Selasa, 14 April 2009

Air Murni Makin Sulit

Produksi Hidrogen dari Dalam Laut
KOMPAS, Sabtu, 11 April 2009 03:16 WIB
Jakarta - Sumber air baik di darat maupun di laut kini makin terkontaminasi pencemaran. Hal ini menyulitkan perolehan sumber air murni yang dapat dipergunakan sebagai bahan baku hidrogen sebagai sumber energi ramah lingkungan pada masa depan.


Salah satu alternatif yang baik untuk dikembangkan dari sektor kelautan adalah memperoleh air murni itu dari kedalaman lebih dari 1.000 meter.

”Pencemaran air sudah melanda di mana-mana. Sumber energi hidrogen memang paling baik karena ramah lingkungan, tetapi kendalanya terdapat perolehan air murni karena banyak sumber air yang tercemar dan juga terbatasnya ketersediaan listrik yang harus diperoleh dari sumber energi ramah lingkungan,” kata Direktur PT Colano E&P Yasser Rahman saat dihubungi Jumat (10/4).

Yasser adalah salah satu pengembang yang merintis rekayasa industri di sektor kelautan untuk menghasilkan energi listrik. Teknologi yang dirancang dikenal sebagai ocean thermal energy conversion (OTEC). Teknologi ini memanfaatkan beda suhu sekitar 15 derajat celsius antara permukaan laut dan kedalaman laut untuk membangkitkan sistem fluida kerja.
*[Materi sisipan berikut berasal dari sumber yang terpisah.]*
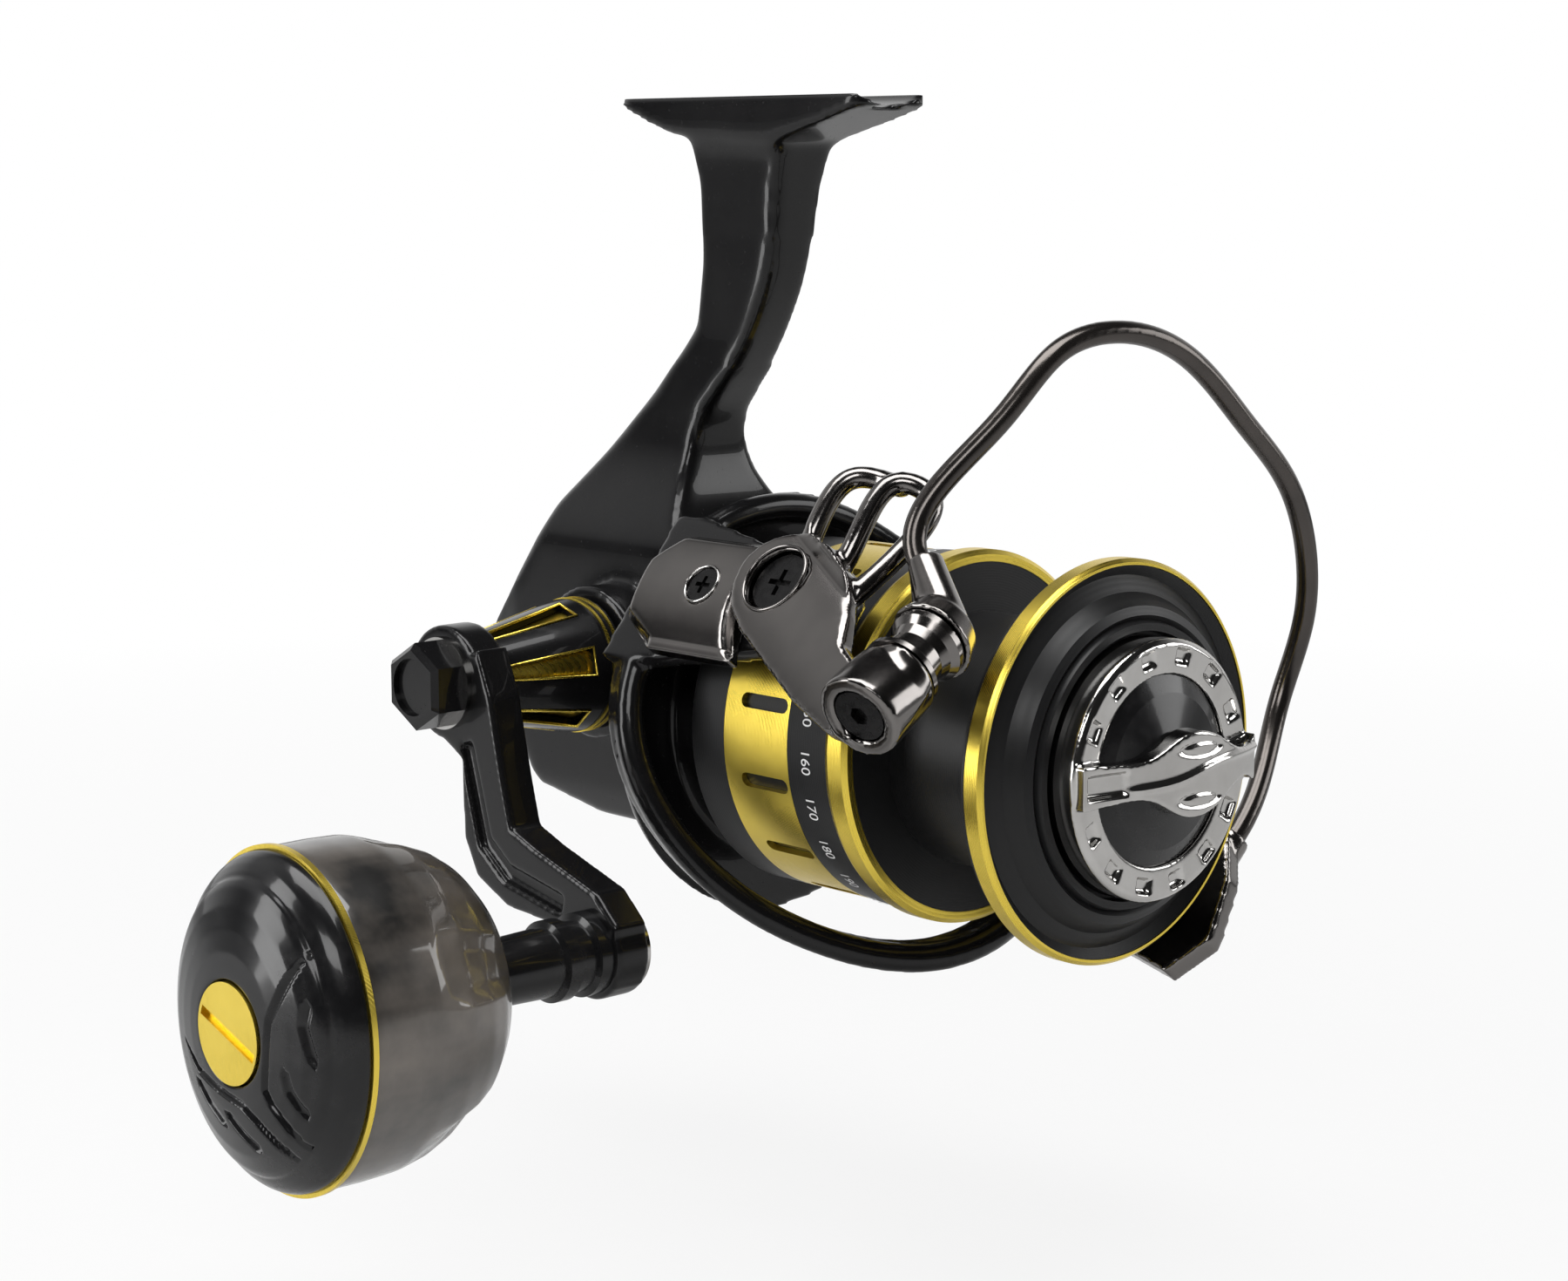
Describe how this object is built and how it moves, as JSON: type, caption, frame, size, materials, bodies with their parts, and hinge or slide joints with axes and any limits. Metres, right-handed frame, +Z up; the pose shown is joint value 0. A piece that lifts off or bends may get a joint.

Sistem fluida kerja menjadi energi penggerak turbin penghasil listrik. Lokasi yang dipilih untuk persiapan industri ini adalah Mamuju, Sulawesi Barat.

Konferensi kelautan

Menurut Yasser, produksi listrik dengan sistem OTEC di laut menjadi modal pengembangan produksi hidrogen dengan sumber air murni yang didapat dari kedalaman laut lebih dari 1.000 meter. Sumber air murni itu berkelimpahan dan sumber energi listriknya juga ramah lingkungan, mengandalkan beda suhu permukaan dan kedalaman laut.

Perpaduan teknologi untuk pemanfaatan sektor kelautan di bidang energi ini cukup konkret. Masalah ini dapat dimasukkan ke dalam pembahasan agenda Konferensi Kelautan Dunia (World Ocean Conference/WOC) di Manado, Sulawesi Utara, 11-15 Mei 2009.

Menteri Kelautan dan Perikanan Freddy Numberi pada pemaparan kesiapan penyelenggaraan WOC, Rabu (8/4), mengemukakan, kemampuan laut bukan hanya menjaga keseimbangan lingkungan. Lebih dari itu, laut juga memiliki potensi bagi lahirnya sumber energi yang sangat ramah lingkungan.

Akan tetapi, persoalan energi dari sektor kelautan ini kurang dikedepankan Indonesia sebagai tuan rumah penyelenggaraan WOC. Menurut Sekretaris Panitia Nasional WOC Indroyono Soesilo, hasil WOC pertama kali ini diharapkan bisa menjadi landasan pembahasan-pembahasan internasional berikutnya, termasuk soal energi ramah lingkungan dari sektor kelautan.

Titik tekan yang masih diperjuangkan dari WOC, menurut Indroyono, pada upaya konservasi kawasan segitiga terumbu karang yang menjadi habitat terumbu karang terluas di dunia. Pembahasan lainnya terkait peran kelautan dalam menghadapi perubahan iklim.